By including these two sites, it created an autonomy in the work, which was very strong. Niall was brought into this project because I saw the way he engaged physically with space, especially in his recent solo work C O M P R E S S I O N (2022) at Performance Space. The way he engaged with the site and with the architecture of the site was so physically responsive to the architecture that I knew that this would be extremely important for doing something at the Horatio Street Gas Station or even in any kind of site specific location.

Having to transpose that piece and do our kind of mini tour, a mini tour of our impromptu ballet troupe to Dia Beacon, made it so that the piece was actually set, the score was set. This was something that I always was a little bit weary of because I didn't necessarily want to have the piece hard set or movements to be hard set, even though some of the dancers really thrived inside of that type of logic of movement to have things really scored and set. The fact that we had to tour it made it so that there had to be a kind of set score, and this created a type of dynamic autonomy in the work which played so interestingly with site specificity, it was fascinating to watch it occur over multiple days.

What happened? To what actually occurred, just in the preparations and the imagination of the work that was sort of floating, it was almost like a filter. The movement, the dancers and the movement was almost like this kind of transparency that was placed on top of the gas station. It was merging but also autonomous. It was emphasized in our rehearsal process because we knew we would have to kind of translate this into an indoor location in Beacon.

Legacy Russell

What is your relationship to the choreography of it all? What did it mean to have two choreographic collaborators within this work? These two different choreographers who participated in the project [Niall and Raymond], they arrived at the mode of collaboration with different stylistic and generational approaches of course as well. As Niall then took the troupe into the world into these two different sites, this became part of the process of instruction and transmission.

Matthew Lutz-Kinoy

This was so fascinating. It was such a huge learning experience for me in terms of modes of communication because when Raymond and Niall were in the room together, they had such diverse ways of explaining movement to the troupe.

Legacy Russell

And that kind of transmission is so important.

Matthew Lutz-Kinoy

The way that Raymond would communicate movement was really not only through it, it was nonverbal. It wasn't self-consciously nonverbal because Raymond really wanted to talk. He was like, I need to transmit this information through movement. This was so fascinating to see his way of resisting language or resisting verbal language and emphasizing the physicality of everything. It was so expressive because through that, so much of this project was about highlighting people's movement languages and kind of bringing the movement language(s) that are held in their body knowledge, and lifting that to the surface. This relationship between expression and movement as this type of language. With Raymond what I was witnessing was something like a nonverbal communication, and then what I was calling Niall as this psychic social worker. Niall’s approach was from what this is, I'm speaking from my perspective on what I saw, was something that really was quite different than that.

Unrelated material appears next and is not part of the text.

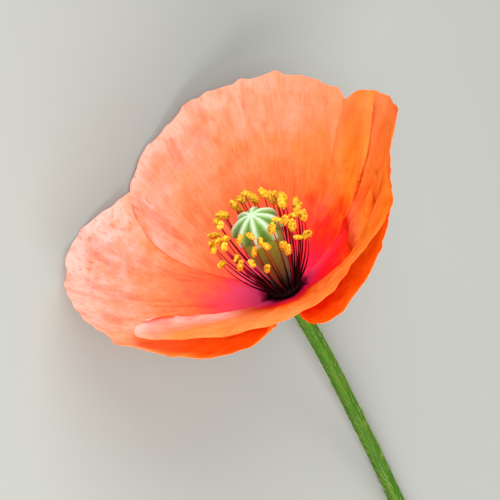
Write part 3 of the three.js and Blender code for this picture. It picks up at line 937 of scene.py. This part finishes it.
def make_light(name, direction, distance, size, power, colour):
    """A square soft light, aimed at the head from a direction given along the camera's axes."""
    right, up, back = camera_axes()
    aim = unit(direction[0] * right + direction[1] * up + direction[2] * back)
    side = unit(np.cross([0, 0, 1.0], aim))
    data = bpy.data.lights.new(name, "AREA")
    data.size = size * MM
    data.energy = power
    data.color = colour
    made = bpy.data.objects.new(name, data)
    placed(made, HEAD_PLACE + aim * distance, side, np.cross(aim, side), aim)


def make_floor():
    """A wide flat sheet just under the lowest point of the flower."""
    half = 3000.0
    height = FLOOR_HEIGHT / MM - FLOOR_GAP
    outline = [(-half, -half), (half, -half), (half, half), (-half, half)]
    corners = np.array([[x, y, height] for x, y in outline])
    mesh = bpy.data.meshes.new("pale_floor")
    mesh.from_pydata((corners * MM).tolist(), [], [[0, 1, 2, 3]])
    mesh.materials.append(floor_material())
    floor = bpy.data.objects.new("pale_floor", mesh)
    bpy.context.scene.collection.objects.link(floor)


def make_studio():
    """An even sky, three soft lights and the floor."""
    scene = bpy.context.scene
    scene.view_settings.view_transform = "Standard"
    scene.view_settings.look = "None"
    world = bpy.data.worlds.new("soft_room")
    world.use_nodes = True
    sky = world.node_tree.nodes["Background"]
    sky.inputs["Color"].default_value = (0.92, 0.96, 1.0, 1.0)
    sky.inputs["Strength"].default_value = 0.58
    scene.world = world
    warm = (1.0, 0.98, 0.95)
    make_light("key", (0.05, 0.80, 0.60), distance=420, size=420, power=2.4, colour=warm)
    make_light("front", (0.06, -0.05, 1.0), distance=600, size=200, power=1.45, colour=(1.0, 0.99, 0.97))
    make_light("low", (0.25, -0.70, 0.65), distance=420, size=300, power=3.4, colour=warm)
    make_floor()


make_camera()
make_studio()

for petal_name, petal_shape in PETALS.items():
    skin_material = petal_material(petal_name + "_silk", float(petal_shape["seed"]))
    petal_piece(petal_name, petal_shape, skin_material)

seed_head_piece()

stamen_skin = stamen_material()
stamen_index = 0
for whorl_ring in WHORLS:
    for whorl_position in range(whorl_ring["count"]):
        stamen_index += 1
        stamen_piece(whorl_ring, whorl_position, stamen_index, stamen_skin)

stem_piece()
stem_hairs()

It was really a mirroring. Niall was in both languages. In language and in movement he was mirroring the cast's experiences and was trying to hold a mirror to them and show them what he saw they were—what he could see they were as performers and was kind of holding a mirror to their experience. These two very different methodologies and ways of communicating and choreographing the work. I thought, well, who knows? It was present in the final performance that people saw. It was such a gift that the performers gave to me to give us the space to be in the rehearsal room as a witness to that.

Legacy Russell

Having multiple touch points in there, regardless of whether you were inside of the mode of movement versus being inside of the process of holding space, feels immensely valuable. There was a delicate balance there in terms of even just the viewership of that and the act of trust really that was extended. To have that be part of the collaboration was immensely meaningful alongside it, really the various layers of documentation that gave different sight lines into the process, which is a really vulnerable thing to do. The dancers allowed for that to occur, and that kind of record really being something now that is going to be maintained into the future.

Matthew Lutz-Kinoy

I know, and it is so amazing dealing with The Kitchen’s archive in this way—so it's so lucky that our projects met each other.

Angelique Rosales Salgado

Let’s turn to the question of documentation as another kind of witnessing, Matthew. From the jump you expressed a real care for the question of documentation as it relates to not only as a remnant of the performance, but to physical material in the room of the exhibition. Filling Station in the 1950’s was also the first ballet broadcast of television for an American public—so that question of record and diffusion is inherently embedded. Could you talk about your interest in inviting different image makers, Mary Manning, Rob Kulisek, Reto Schmid and Al Foote III to vision different vantage points of documentation for the project. How are you considering the relationships between performance to still image, to moving image, to dancing on film, and how this community is set into the archive?

Matthew Lutz-Kinoy

One of the big cues from observing this historical document of the ballet was so much of this was transmitted through this video, this digitized document of this broadcast ballet, which was done in the moment of the ballet's second release into the world in the fifties. A big meeting point that I had was an interest in performance documentation and our current relationship to a methodological interest in collecting, acquiring and restaging of performance. The possibility that this kind of dialogue could actually have a national United States starting point. Actually, the actual starting point inside this particular piece was so fascinating that actually the broadcasting of this ballet is a kick-starting to institutions and museums being able to collect performance today. That link was something I really wanted to highlight in the entire exhibition and project itself, which was able to be so beautifully manifested inside of other people's creative practices such as Rob, Mary, or Al.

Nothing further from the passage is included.